Die Chancengleichheit im Bildungssystem wurde damit weiter verschlechtert, obwohl uns schon durch PISA aufgezeigt wurde, dass in Deutschland der Zugang zu höherer Bildung überdurchschnittlich vom Sozialstatus abhängt oder, wie es auch unsere neue Schulsenatorin in den letzten Tagen und auch in ihrem Infobrief mehrmals erwähnt hat, dass der Schulerfolg der Kinder nach wie vor an die soziale Herkunft gebunden ist. Das ist nicht gerecht und ein großer Verlust für Hamburg.

(Beifall bei der SPD und bei Elisabeth Baum DIE LINKE)

Wir Sozialdemokratinnen und Sozialdemokraten haben immer gesagt, dass Bildung und Ausbildung unserer Kinder und Jugendlichen eine gesamtgesellschaftliche Aufgabe ist. Bildung muss daher kostenfrei bleiben, damit alle Schülerinnen und Schüler, auch aus sozialschwachen Haushalten die gleichen Bildungschancen haben.

(Beifall bei der SPD und bei Elisabeth Baum DIE LINKE)

In diesem Zusammenhang ist es eben nicht hinnehmbar, dass sich Eltern oder Kinder im Schulbüro als bedürftig zu erkennen geben müssen.

Das grenzt aus, das schafft Barrieren. Fragen Sie nach in den Klassen: Kinder in einer Klasse kennen den sozialen Status ihrer Schulfreunde ganz genau, aller Vertraulichkeit zum Trotz. Diese sozialen Barrieren haben wir in Hamburg nicht nötig, nicht in einer der reichsten Städte Deutschlands.

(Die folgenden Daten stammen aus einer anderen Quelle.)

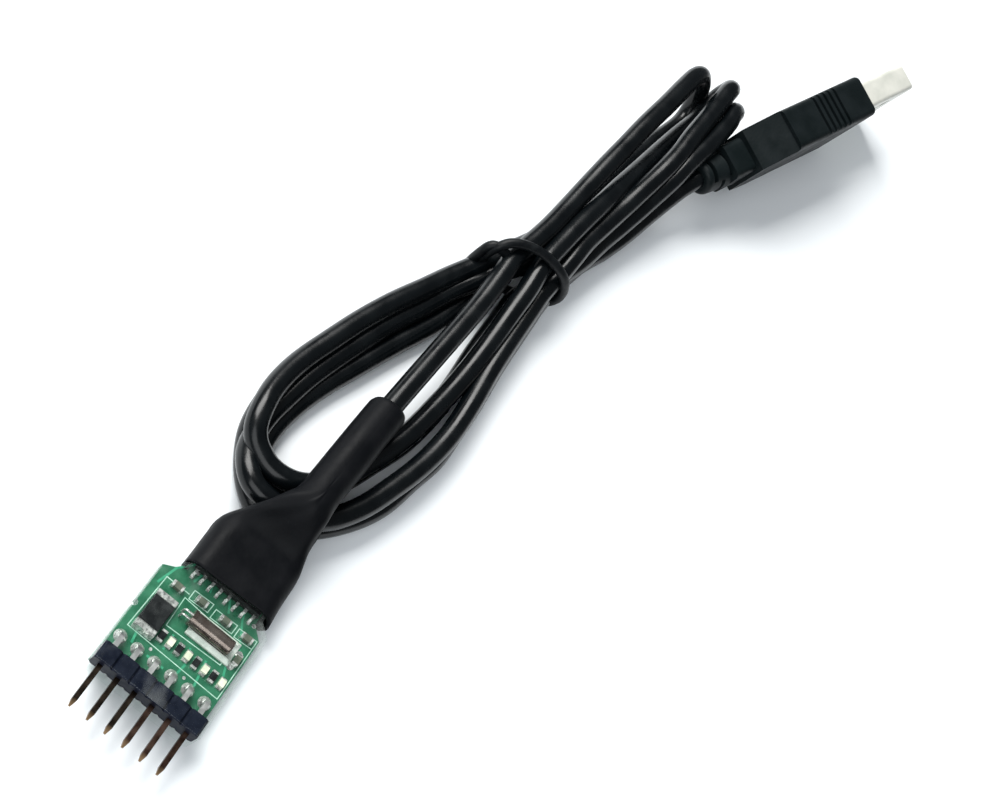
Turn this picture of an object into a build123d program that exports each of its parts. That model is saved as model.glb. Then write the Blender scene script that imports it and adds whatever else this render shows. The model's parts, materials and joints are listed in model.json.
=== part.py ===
from build123d import *
import os
from math import atan2, cos, degrees, radians, sin, tan

os.makedirs("parts", exist_ok=True)

# A serial adapter on a small circuit board: a right-angle pin header at one end, a black shrink
# sleeve at the other, and a lead folded into a tied hank that ends in a plug.
# Millimetres. +X runs from the header pins towards the lead, +Z is up, the board lies level.
# The origin is under the middle of the module, which is the object without its lead and plug.

# Header
pin_count = 6
pin_pitch = 2.54
pin_side = 0.64
pin_reach = 6.0
pin_point = 0.9
pin_tip_side = 0.26
pin_bend = 0.75
pin_clearance = 0.02
strip_depth = 2.5
strip_height = 2.5
unit_notch = 0.32
tail_setback = 2.35
tail_below_board = 0.75

# Board
film_wall = 0.25
board_thickness = 1.6
board_width = 15.1
strip_overhang = 0.8
board_main_length = 14.5
board_neck_length = 8.9
board_neck_width = 10.6
neck_offset = -0.6
board_corner = 1.5
board_notch_radius = 0.5
board_notch_setback = 6.0
pad_hole = 1.0
solder_pad = 1.75
solder_height = 0.55

# Converter chip
chip_length = 9.9
chip_width = 3.9
chip_height = 1.45
chip_standoff = 0.15
chip_span = 6.0
chip_setback = 5.05
chip_band = 0.3
chip_draft = 0.18
lead_count = 8
lead_pitch = 1.27
lead_width = 0.41
lead_thickness = 0.2
lead_foot = 0.6
lead_knee = 0.45

# Crystal can and its glue
can_diameter = 2.06
can_length = 6.2
can_gap = 0.1
can_setback = 12.4
can_rim = 0.25
can_lead_diameter = 0.3
can_lead_spacing = 0.7
can_lead_reach = 1.1
glue_width = 3.3
glue_height = 0.75

# Small parts on the board
shunt_length = 5.4
shunt_width = 2.9
shunt_height = 1.1
shunt_cap_length = 0.85
shunt_cap_height = 0.85
chip_part_length = 1.6
chip_part_width = 0.8
chip_part_cap = 0.32
led_height = 0.6
resistor_height = 0.45
capacitor_height = 0.75
capacitor_setback = 9.7
row_pitch = 2.6
row_setback = 16.2

# Sleeves
film_clearance = 0.05
film_corner = 0.4
sleeve_wall = 0.6
sleeve_corner = 0.9
sleeve_fit = 0.05
sleeve_reach = 2.65

# Lead
cord_diameter = 3.1
cord_height = 8.3
jacket_start = 10.4
wire_diameter = 0.5
wire_spread = 0.62
wire_count = 4
wire_pad_pitch = 2.1
wire_solder_clearance = 0.3
wire_solder_shift = 0.35
wire_solder_diameter = 1.4
wire_solder_height = 0.5

# Hank and its tie
strand_layer = 3.1
layer_height = 5.6
waist_width = 12.5
waist_height = 8.5
waist_corner = 3.6
tie_diameter = 1.4
tie_clearance = 0.12
tie_slant = 20.0
tie_x = 62.0
bundle_y = -7.7

# Plug
plug_rear = (104.0, -23.9)
plug_yaw = -22.7
plug_lean = 3.5
plug_length = 30.6
plug_height = 15.0
plug_width = 7.0
plug_edge = 1.0
plug_step = 9.8
plug_step_depth = 0.7
plug_tail = 3.0
plug_tail_height = 8.4
collar_height = 6.6
collar_width = 5.8
groove_count = 5
groove_pitch = 1.35
groove_width = 0.65
groove_depth = 0.45
groove_start = 17.6
relief_length = 6.7
relief_diameter = 6.2
relief_taper = 0.5
relief_slot = 0.8
relief_slot_depth = 1.2
relief_slot_pitch = 1.7
shell_reach = 12.9
shell_height = 12.0
shell_width = 4.5
shell_wall = 0.3
shell_corner = 0.7
shell_socket = 2.0
shell_window = (2.2, 2.5)
shell_window_setback = 5.4
shell_window_pitch = 6.0
tongue_thickness = 1.84
tongue_recess = 3.0
tongue_base = 2.5
tongue_clearance = 0.05
contact_width = 1.0
contact_thickness = 0.15
contact_pitch = 2.25
contact_short = 0.8

# Places that follow from the sizes
strip_x = -21.6
strip_rear_x = strip_x + strip_depth
tail_x = strip_rear_x + tail_setback
board_x = strip_x + strip_overhang
neck_x = board_x + board_main_length
board_end_x = neck_x + board_neck_length
board_z = film_wall + tail_below_board
top_z = board_z + board_thickness
pin_z = top_z + strip_height / 2
chip_x = board_end_x - chip_setback
wire_solder_x = chip_x + chip_span / 2 + wire_solder_clearance + wire_solder_diameter / 2
can_x = board_end_x - can_setback
row_x = board_end_x - row_setback
sleeve_x = neck_x + board_corner + 0.2
plug_z = (plug_height * cos(radians(plug_lean)) + plug_width * sin(radians(plug_lean))) / 2


def emit(shape, name):
    """Writes one node."""
    export_step(shape, f"parts/{name}.step")


def box_at(x, y, z, length, width, height):
    """A box standing on height z, centred on x and y."""
    return Pos(x, y, z + height / 2) * Box(length, width, height)


def column(index, count, pitch):
    """The place of one of a row of equal things about the middle."""
    return (index - (count - 1) / 2) * pitch


def path_radii(points):
    """The largest arc that each corner of a route leaves room for."""
    radii = []
    for before, corner, after in zip(points, points[1:], points[2:]):
        run_in, run_out = Vector(*corner) - Vector(*before), Vector(*after) - Vector(*corner)
        half_turn = radians(run_in.get_angle(run_out)) / 2
        radii.append(0.45 * min(run_in.length, run_out.length) / tan(half_turn))
    return radii


def tube(points, diameter):
    """A round tube along straight runs joined by arcs."""
    line = FilletPolyline(*points, radius=path_radii(points))
    return sweep(Plane(line @ 0, z_dir=line % 0) * Circle(diameter / 2), path=line)


def section(x, y_low, y_high, z_low, z_high, radius, inset=0.0):
    """A rounded rectangle across the X axis, given by its sides."""
    width = y_high - y_low - 2 * inset
    height = z_high - z_low - 2 * inset
    corner = min(radius - max(inset, 0.0), width / 2 - 0.02, height / 2 - 0.02)
    middle = Plane(origin=(x, (y_low + y_high) / 2, (z_low + z_high) / 2), x_dir=(0, 1, 0), z_dir=(1, 0, 0))
    return middle * RectangleRounded(width, height, corner)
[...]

Die Eltern haben das erkannt. Sie haben im Dezember des vergangenen Jahres eine Volkspetition "Eltern gegen das Büchergeld" abgegeben, eingereicht mit über 10 000 Unterschriften. Dem Senat scheint diese Willensäußerung nicht besonders wichtig zu sein, denn bis heute liegt zwar ein Ergebnis vor, aber mittlerweile wird es wieder diskutiert, angezweifelt, ob es richtig oder nicht richtig ist – ein halbes Jahr danach.

Meine Damen und Herren! Sie haben hier eine Willensäußerung von über 10 000 Menschen vorliegen. So geht man nicht mit den Bürgerinnen und Bürgern von Hamburg um.

(Beifall bei der SPD und der LINKEN)

Selbst in den Reihen der CDU wurde Büchergeld früher abgelehnt. Den Damen und Herren der CDU-Fraktion darf ich vielleicht argumentativ weiterhelfen: Schon 1990 warnte Ihre Parteifreundin, Frau Schnieber-Jastram, vor einer Abschaffung der Lehr- und Lernmittelfreiheit mit den Worten – ja, das waren Sie, Frau Schnieber-Jastram –: Die Abschaffung der Lernmittelfreiheit an Hamburgs Schulen sei nicht hinnehmbar und eine Bankrotterklärung,

(Heiterkeit und Beifall bei der SPD – Michael Neumann SPD: Recht hat sie!)

(Erste Vizepräsidentin Barbara Duden)

geäußert im Schulausschuss 1990 zu Zeiten von Frau Rosemarie Raab.